Wonderful choirs were on hand to share their music; Cincinnati Children;s Choir, Columbus Children’s Choir and Indianapolis Children’s Choir. Some participants had the opportunity to conduct and work with the conducting and teaching talents of Heather Potter, Kelly Ann Westgate, Catherine Sailer and Henry Leck. Perhaps the best part of this entire experience was the opportunity to meet so many colleagues, re-connect with friends and share ideas one to another. The atmosphere was one of generosity and collaboration; “fellow learners” sharing their thoughts and approaches. For the first year director to directors who have programs we have long aspired to, it was a “not to be missed” conference.

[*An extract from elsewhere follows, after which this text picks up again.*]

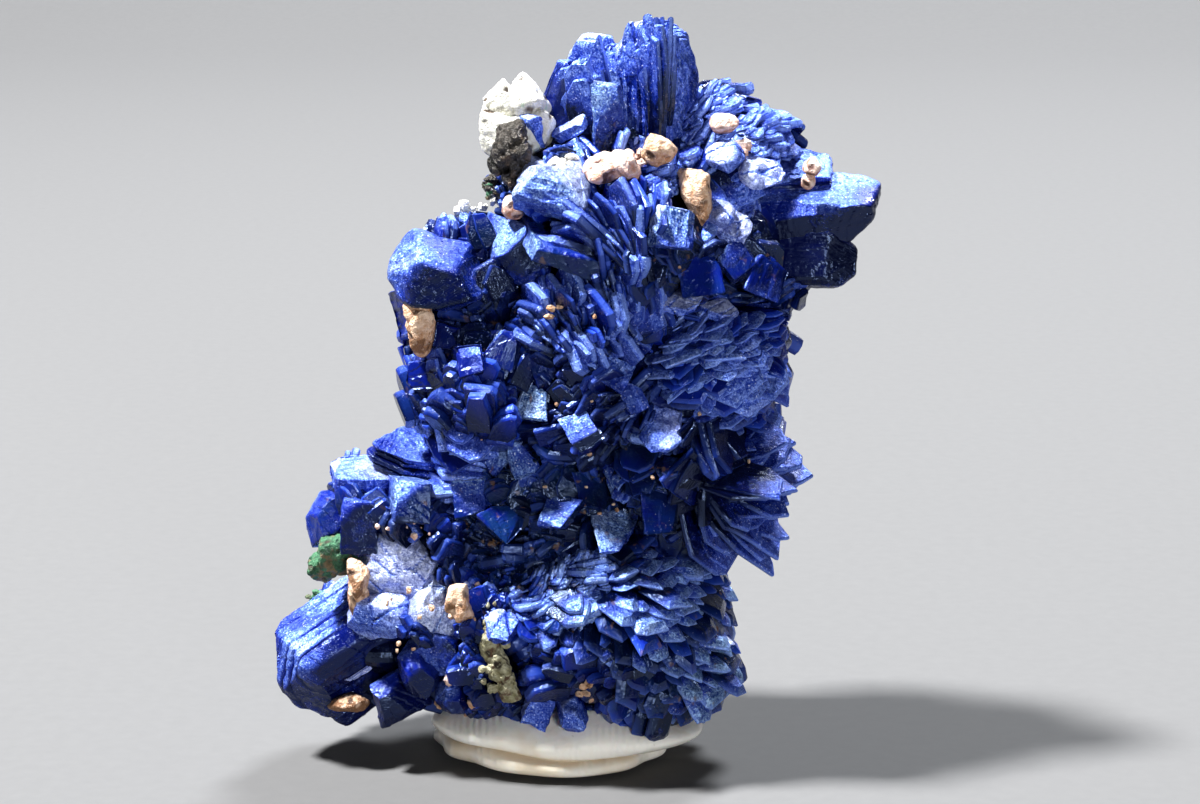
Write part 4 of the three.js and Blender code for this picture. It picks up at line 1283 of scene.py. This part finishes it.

It would be impossible to list everyone who contributed their time or talent to this conference but a special thank you to Robyn Lana, Linda Berg, Jena Dickey, Judith Herrington, Sharon Smith and Barbara Tagg for planning an extraordinary conference. I am looking forward to seeing everyone again in two years in the mile high city of Denver when the ACDA Children’s Choir Conductor’s Retreat is again held January 14-15, 2012.